Rundle, John B. and Andrea Donnellan

Seismic bursts in Southern California are sequences of small earthquakes strongly clustered in space and time, and include seismic swarms and aftershock sequences. A readily observable property of these events, the radius of gyration (RG), allows us connect the bursts to the temporal occurrence of the largest M37 earthquakes in California since 1984. In the Southern California earthquake catalog, we identify hundreds of these potentially coherent space-time structures in a region defined by a circle of radius 600 km around Los Angeles. We compute RG for each cluster, then filter them to identify those bursts with large numbers of events closely clustered in space, which we call "compact" bursts. Our basic assumption is that these compact bursts reflect the dynamics associated with large earthquakes.
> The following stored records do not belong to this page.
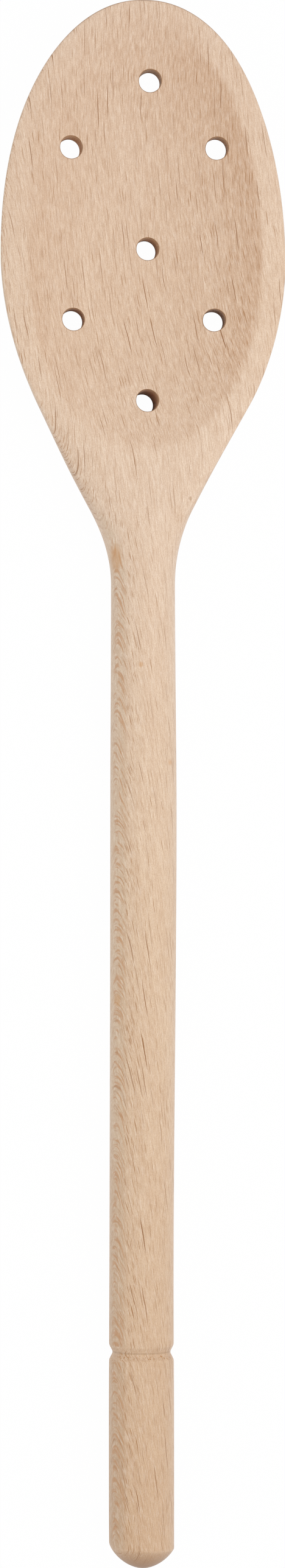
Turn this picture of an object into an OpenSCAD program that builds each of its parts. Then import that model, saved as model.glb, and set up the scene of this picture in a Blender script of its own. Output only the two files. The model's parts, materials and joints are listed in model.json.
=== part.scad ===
// Wooden serving spoon with drain holes, carved from one piece of beech.
// The spoon lies on its back: +Y points to the bowl's tip, +X to the right seen from above, +Z up.
// The origin is under the middle of the spoon, on the surface that it lies on. Sizes are millimetres.

/* [Spoon] */
// Length from the bowl's tip to the end of the handle
spoon_l = 350; // [280:5:420]
// How far right of the bowl's outline the hollow, the holes and the handle lie, as made
work_x = 0.35; // [-0.8:0.05:0.8]

/* [Bowl] */
// Width of the bowl at its widest place
bowl_w = 63.5; // [54:0.1:76]
// Distance from the tip to the widest place
bowl_tip_l = 58; // [50:0.5:66]
// Distance from the widest place to where its rear curve would close if there were no shoulders
bowl_rear_l = 52.5; // [46:0.5:60]
// Angle between the spoon's axis and the bowl's straight shoulders
shoulder_angle = 27.75; // [23:0.25:34]
// Thickness at the deepest place of the back
belly_t = 15.4; // [14:0.1:18]
// Distance from the tip to the deepest place of the back
belly_l = 85; // [76:1:94]
// Angle at which the back rises from the belly to the tip
back_angle = 9.5; // [6:0.5:10]
// Length over which the back turns from the belly into that rise
belly_turn_l = 25; // [15:1:35]
// Thickness of the rounded edge above the widest line of the sides
rim_t = 2; // [1.2:0.1:2.6]

/* [Hollow] */
// Width of the rim left round the hollow
rim_w = 5.85; // [4:0.05:8]
// Length of the hollow
hollow_l = 94; // [86:0.2:98]
// Depth of the hollow below the rim
hollow_d = 6; // [4.6:0.1:7]

/* [Drain holes] */
// Diameter of the drill
hole_d = 5; // [3:0.1:7]
// Sideways offset of the middle row where the bowl is widest, as drilled
middle_row_x = 1; // [-1.5:0.1:1.5]
// Angle by which the middle row is turned to the right at the tip, as drilled
middle_row_angle = 0.5; // [-1.5:0.1:1.5]

/* [Neck] */
// Radius of the fillet between a shoulder and the handle
neck_fillet_r = 36; // [16:1:44]
// Straight length between that fillet and the turned handle
neck_run_l = 4.5; // [2:0.5:12]

/* [Handle] */
// Diameter of the handle
handle_d = 14.6; // [12:0.1:17]
// Length of the domed end
dome_l = 5.2; // [3:0.1:6]
// Distance from the end of the handle to the middle of the groove
groove_l = 48.4; // [20:0.2:80]
// Width of the groove at the surface
groove_w = 3.4; // [2:0.1:6]
// Width of the flat at the bottom of the groove
groove_flat_w = 0.4; // [0.2:0.1:1.5]
// Depth of the groove
groove_d = 0.8; // [0.4:0.1:2]

/* [Hidden] */

// Roundness of the forms: 2 is an ellipse, a lower number is leaner, and a higher one is squarer.
tip_power = 2.1;
rear_power = 1.8;
rim_power = 6;
back_power = 2.2;
round_power = 2;
// How far each row of holes lies along the hollow, counted from the tip's end of it.
single_row_shares = [0.128, 0.523, 0.886];
pair_row_shares = [0.287, 0.694];
// How far out each pair's holes lie, of the hollow's half width.
pair_out_shares = [0.628, 0.608];
// Where the hollow's edge lies across a ring of points, of the ring's half width.
edge_share = cos(37.5);
edge_least_share = 0.3;

// The neck is this much thicker than the handle, so that the handle ends in the neck's flat face.
joint_lip = 0.03;
joint_overlap = 1.5;
overrun = 1;

// Counts of rings along the spoon and of steps across a ring.
tip_rings = 6;
hollow_rings = 30;
neck_rings = 12;
top_steps = 32;
back_steps = 24;
round_steps = 96;

bowl_r = bowl_w / 2;
handle_r = handle_d / 2;
neck_r = handle_r + joint_lip;
rim_z = max(belly_t, 2 * neck_r);
axis_z = rim_z - neck_r;
tip_y = spoon_l / 2;

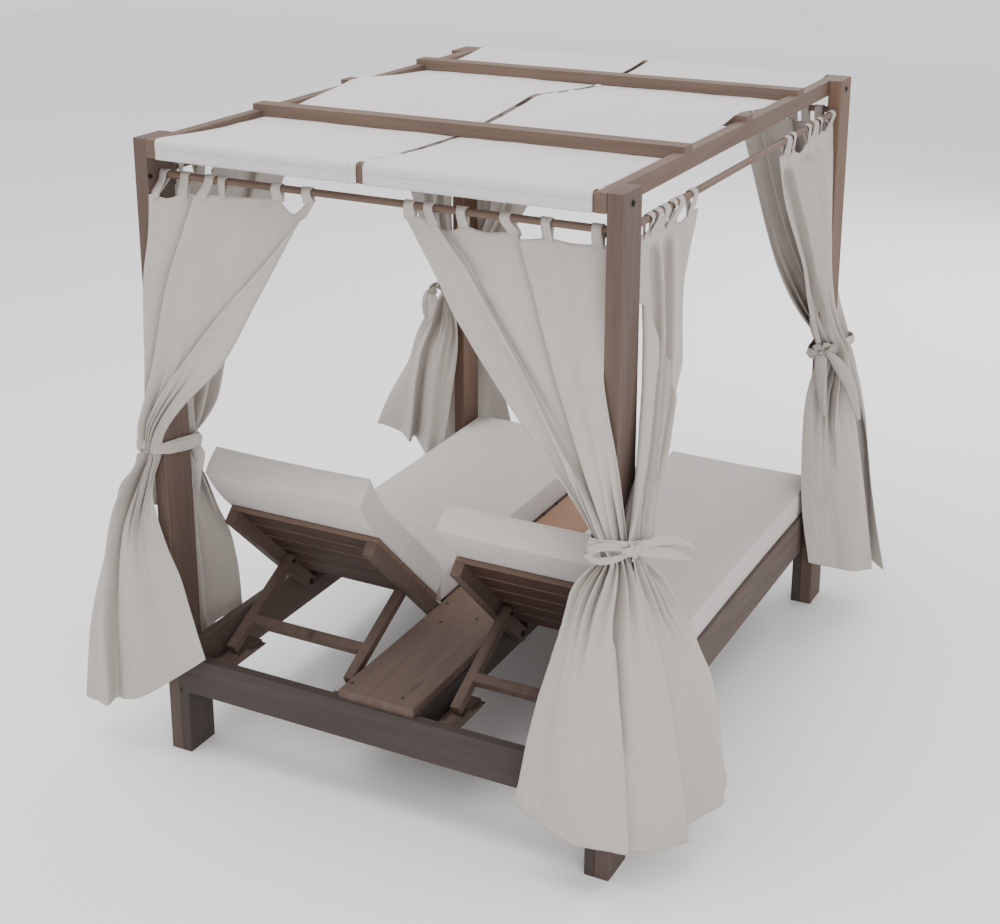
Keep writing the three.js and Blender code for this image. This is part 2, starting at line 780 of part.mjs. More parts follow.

Once we have filtered the burst catalog, we apply an exponential moving average to construct a time series for the Southern California region. We observe that the RG of these bursts systematically decreases prior to large earthquakes, in a process that we might term "radial localization." The RG then rapidly increases during an aftershock sequence, and a new cycle of "radial localization" then begins. These time series display cycles of recharge and discharge reminiscent of seismic stress accumulation and release in the elastic rebound process. The complex burst dynamics we observe are evidently a property of the region as a whole, rather than being associated with individual faults. This new method allows us to improve earthquake nowcasting in a seismically active region.